D.C. Code § 24-406(a).*fn2 The controlling regulation states that "a parolee whose parole is revoked... shall receive no credit toward his sentence for time spent on parole, including any time the parolee may have spent in confinement on other sentences... prior to the execution of the Commission's warrant." 28 C.F.R. § 2.105(d); cf. Carrington v. Hadden, 907 F.2d 1137 (4th Cir. 1990)(Table) ("Parole to a state detainer is an authorized form of parole under parole regulations and constitutes "parole" within the meaning of the Parole Commission and Reorganization Act[.]") (citations omitted).
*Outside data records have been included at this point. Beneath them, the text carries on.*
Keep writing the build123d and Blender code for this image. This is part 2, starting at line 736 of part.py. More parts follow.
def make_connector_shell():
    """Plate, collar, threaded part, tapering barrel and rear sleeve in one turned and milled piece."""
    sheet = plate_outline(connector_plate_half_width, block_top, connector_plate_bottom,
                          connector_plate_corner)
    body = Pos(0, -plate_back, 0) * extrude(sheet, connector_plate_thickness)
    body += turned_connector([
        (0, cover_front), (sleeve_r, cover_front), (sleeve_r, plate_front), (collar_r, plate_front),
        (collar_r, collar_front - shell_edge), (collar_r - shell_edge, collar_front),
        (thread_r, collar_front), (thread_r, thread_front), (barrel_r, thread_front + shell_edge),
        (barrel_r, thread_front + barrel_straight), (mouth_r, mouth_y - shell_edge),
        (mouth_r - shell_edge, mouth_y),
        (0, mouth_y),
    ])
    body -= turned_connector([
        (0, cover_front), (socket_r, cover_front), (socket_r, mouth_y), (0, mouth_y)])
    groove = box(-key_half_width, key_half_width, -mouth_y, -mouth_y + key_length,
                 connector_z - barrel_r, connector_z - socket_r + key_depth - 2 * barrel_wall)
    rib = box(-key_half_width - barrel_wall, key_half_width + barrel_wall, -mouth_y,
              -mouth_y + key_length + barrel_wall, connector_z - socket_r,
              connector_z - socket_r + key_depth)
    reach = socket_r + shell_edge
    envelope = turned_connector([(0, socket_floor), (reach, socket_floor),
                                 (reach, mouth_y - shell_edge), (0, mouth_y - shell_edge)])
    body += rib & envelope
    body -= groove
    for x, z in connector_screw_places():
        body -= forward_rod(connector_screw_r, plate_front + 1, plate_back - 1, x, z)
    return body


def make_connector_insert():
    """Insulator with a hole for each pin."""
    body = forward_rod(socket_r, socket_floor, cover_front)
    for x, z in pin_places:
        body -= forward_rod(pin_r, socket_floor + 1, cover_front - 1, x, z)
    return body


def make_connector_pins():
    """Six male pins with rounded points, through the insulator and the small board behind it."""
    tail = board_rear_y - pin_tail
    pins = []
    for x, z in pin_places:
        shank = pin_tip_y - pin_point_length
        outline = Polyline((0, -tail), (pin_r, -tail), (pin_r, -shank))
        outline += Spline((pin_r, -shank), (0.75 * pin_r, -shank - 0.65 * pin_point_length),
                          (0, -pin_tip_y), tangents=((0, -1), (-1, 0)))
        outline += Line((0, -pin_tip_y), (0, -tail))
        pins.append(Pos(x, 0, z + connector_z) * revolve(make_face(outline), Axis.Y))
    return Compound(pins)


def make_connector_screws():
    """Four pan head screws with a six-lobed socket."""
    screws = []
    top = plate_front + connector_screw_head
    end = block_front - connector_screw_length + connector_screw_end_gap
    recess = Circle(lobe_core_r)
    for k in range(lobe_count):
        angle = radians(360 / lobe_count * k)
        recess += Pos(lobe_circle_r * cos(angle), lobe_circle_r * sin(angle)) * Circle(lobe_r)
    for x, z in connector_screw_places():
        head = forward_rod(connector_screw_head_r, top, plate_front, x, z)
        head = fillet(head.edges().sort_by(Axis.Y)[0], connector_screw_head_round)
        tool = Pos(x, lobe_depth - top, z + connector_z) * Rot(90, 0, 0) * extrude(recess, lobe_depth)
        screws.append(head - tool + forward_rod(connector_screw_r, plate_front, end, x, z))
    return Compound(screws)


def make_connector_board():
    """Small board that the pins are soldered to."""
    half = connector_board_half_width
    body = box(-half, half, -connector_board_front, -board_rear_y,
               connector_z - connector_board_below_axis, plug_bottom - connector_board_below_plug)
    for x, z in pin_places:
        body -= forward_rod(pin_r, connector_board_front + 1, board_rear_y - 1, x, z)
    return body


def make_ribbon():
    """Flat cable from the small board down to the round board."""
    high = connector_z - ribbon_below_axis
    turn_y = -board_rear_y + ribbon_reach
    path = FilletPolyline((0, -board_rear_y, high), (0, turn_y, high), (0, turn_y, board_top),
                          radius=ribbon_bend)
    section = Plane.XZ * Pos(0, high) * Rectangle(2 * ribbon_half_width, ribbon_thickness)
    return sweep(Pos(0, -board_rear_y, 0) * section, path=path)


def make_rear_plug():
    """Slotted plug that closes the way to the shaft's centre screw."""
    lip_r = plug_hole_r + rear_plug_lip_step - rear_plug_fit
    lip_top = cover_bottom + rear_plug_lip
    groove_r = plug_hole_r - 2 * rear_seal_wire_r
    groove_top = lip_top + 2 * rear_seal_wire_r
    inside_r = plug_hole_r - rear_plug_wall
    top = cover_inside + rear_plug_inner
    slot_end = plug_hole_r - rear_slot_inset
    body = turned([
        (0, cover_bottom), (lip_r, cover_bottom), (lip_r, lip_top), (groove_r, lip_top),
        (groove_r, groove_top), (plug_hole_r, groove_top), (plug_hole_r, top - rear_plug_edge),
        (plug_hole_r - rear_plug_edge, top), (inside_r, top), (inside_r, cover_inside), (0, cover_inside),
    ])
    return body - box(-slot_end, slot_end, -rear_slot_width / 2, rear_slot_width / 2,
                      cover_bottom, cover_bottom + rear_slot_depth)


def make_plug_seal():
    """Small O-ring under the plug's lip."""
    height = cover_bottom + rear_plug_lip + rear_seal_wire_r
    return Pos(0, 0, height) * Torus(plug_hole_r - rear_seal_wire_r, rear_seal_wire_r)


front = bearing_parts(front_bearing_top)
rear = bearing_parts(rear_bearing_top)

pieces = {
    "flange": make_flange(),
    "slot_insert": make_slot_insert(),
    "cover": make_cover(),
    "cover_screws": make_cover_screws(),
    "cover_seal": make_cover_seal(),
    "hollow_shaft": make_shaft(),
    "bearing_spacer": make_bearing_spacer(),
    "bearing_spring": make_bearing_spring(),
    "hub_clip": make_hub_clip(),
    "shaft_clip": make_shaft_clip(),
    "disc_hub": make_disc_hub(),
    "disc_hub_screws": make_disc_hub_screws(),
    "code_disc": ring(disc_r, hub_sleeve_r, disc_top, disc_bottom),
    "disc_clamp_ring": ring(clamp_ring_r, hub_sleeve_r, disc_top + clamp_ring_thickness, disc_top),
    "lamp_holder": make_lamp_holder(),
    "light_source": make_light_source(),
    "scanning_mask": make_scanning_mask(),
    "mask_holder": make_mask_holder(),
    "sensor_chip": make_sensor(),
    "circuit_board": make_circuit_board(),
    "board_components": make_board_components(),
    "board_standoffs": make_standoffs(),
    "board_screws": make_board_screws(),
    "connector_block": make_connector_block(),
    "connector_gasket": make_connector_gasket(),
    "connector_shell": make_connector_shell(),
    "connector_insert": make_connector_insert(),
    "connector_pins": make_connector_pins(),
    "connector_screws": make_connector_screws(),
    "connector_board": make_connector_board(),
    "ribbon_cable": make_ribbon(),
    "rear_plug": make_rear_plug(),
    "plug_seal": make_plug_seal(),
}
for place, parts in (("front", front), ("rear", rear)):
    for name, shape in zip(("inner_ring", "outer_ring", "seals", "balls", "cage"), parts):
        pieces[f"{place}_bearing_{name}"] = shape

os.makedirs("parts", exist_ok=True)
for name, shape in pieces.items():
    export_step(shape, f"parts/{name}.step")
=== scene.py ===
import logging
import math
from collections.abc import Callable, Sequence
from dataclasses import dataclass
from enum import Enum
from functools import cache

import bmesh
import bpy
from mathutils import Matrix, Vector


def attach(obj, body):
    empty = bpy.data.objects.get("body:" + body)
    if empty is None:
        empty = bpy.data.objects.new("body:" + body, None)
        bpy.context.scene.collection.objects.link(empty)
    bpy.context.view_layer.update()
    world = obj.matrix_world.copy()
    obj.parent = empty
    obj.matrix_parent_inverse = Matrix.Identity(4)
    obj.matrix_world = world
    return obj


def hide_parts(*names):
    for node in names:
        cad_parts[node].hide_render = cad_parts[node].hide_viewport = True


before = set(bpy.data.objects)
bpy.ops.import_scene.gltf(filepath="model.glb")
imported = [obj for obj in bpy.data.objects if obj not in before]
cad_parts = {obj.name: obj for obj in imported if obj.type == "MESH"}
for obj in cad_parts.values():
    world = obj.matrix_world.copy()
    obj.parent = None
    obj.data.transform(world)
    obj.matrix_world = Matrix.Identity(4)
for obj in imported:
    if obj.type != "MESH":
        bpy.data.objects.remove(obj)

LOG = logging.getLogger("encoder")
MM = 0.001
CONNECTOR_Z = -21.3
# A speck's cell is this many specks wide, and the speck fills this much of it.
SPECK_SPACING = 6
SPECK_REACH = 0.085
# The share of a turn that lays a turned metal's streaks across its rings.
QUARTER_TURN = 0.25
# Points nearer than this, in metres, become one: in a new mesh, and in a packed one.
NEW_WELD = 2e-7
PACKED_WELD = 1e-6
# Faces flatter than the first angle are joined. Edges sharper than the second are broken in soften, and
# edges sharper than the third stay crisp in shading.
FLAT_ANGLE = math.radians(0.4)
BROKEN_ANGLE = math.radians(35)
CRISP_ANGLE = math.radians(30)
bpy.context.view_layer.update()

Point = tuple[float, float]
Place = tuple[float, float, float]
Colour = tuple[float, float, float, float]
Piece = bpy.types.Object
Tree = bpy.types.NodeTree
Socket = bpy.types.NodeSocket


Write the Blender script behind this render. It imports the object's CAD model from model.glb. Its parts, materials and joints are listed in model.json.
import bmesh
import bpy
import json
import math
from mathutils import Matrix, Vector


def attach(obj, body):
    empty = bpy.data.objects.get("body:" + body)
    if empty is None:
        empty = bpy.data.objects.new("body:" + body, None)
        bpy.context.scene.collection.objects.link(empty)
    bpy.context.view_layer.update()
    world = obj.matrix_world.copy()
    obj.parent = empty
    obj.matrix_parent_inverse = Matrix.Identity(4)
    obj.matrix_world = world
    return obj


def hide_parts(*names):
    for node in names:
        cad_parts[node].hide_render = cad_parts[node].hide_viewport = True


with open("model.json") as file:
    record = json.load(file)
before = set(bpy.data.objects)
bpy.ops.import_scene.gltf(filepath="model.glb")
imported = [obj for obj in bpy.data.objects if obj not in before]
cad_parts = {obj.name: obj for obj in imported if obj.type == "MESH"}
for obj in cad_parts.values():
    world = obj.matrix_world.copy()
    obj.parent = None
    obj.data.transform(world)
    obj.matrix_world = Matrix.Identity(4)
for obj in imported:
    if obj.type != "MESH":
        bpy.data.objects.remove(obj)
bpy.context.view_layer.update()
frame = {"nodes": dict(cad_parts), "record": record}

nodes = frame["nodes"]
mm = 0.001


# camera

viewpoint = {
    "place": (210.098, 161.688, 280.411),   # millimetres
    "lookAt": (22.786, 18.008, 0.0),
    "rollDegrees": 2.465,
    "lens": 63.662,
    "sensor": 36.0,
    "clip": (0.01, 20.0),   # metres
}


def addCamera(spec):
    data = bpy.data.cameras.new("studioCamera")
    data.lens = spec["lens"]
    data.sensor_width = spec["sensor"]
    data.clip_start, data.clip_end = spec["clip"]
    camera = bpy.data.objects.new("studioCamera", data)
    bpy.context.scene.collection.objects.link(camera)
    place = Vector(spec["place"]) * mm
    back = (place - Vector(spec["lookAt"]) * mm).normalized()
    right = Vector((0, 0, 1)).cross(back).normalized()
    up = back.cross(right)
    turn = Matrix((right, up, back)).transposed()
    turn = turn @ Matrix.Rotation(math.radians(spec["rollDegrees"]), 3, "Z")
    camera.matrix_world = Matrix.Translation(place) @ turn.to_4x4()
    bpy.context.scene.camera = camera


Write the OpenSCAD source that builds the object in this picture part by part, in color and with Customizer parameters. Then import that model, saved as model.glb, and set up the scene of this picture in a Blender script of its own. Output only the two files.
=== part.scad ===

Petitioner contends that he was not serving an "other" sentence but rather the misdemeanor portion of the sentence from which he was paroled. Pet'r. Resp. at 4. He does not explain how this distinction supports an unlawful sentence, nor does he claim that he was denied credit for the 360 days he served at the D.C. Jail on the misdemeanor counts. Furthermore, the record establishes that petitioner had not completed the sentence for the felony counts at the time of the challenged action. He therefore remained under the Commission's parole supervision in March 2006 when he was arrested in Howard County; in June 2006 when the violator warrant was issued; and in August 2006 when the warrant was executed. See Sutherland v. District of Columbia Bd. of Parole, 366 F. Supp. 270, 271 (D.D.C. 1973) ("It is firmly established that a parole board secures its jurisdiction over a parolee by issuing a violation warrant before the date of parole expiration[.]") (citing Shelton v. United States Bd. of Parole, 388 F.2d 567 (1967)).

For the foregoing reasons, the application for a writ of habeas corpus is denied. A separate Order accompanies this Memorandum Opinion.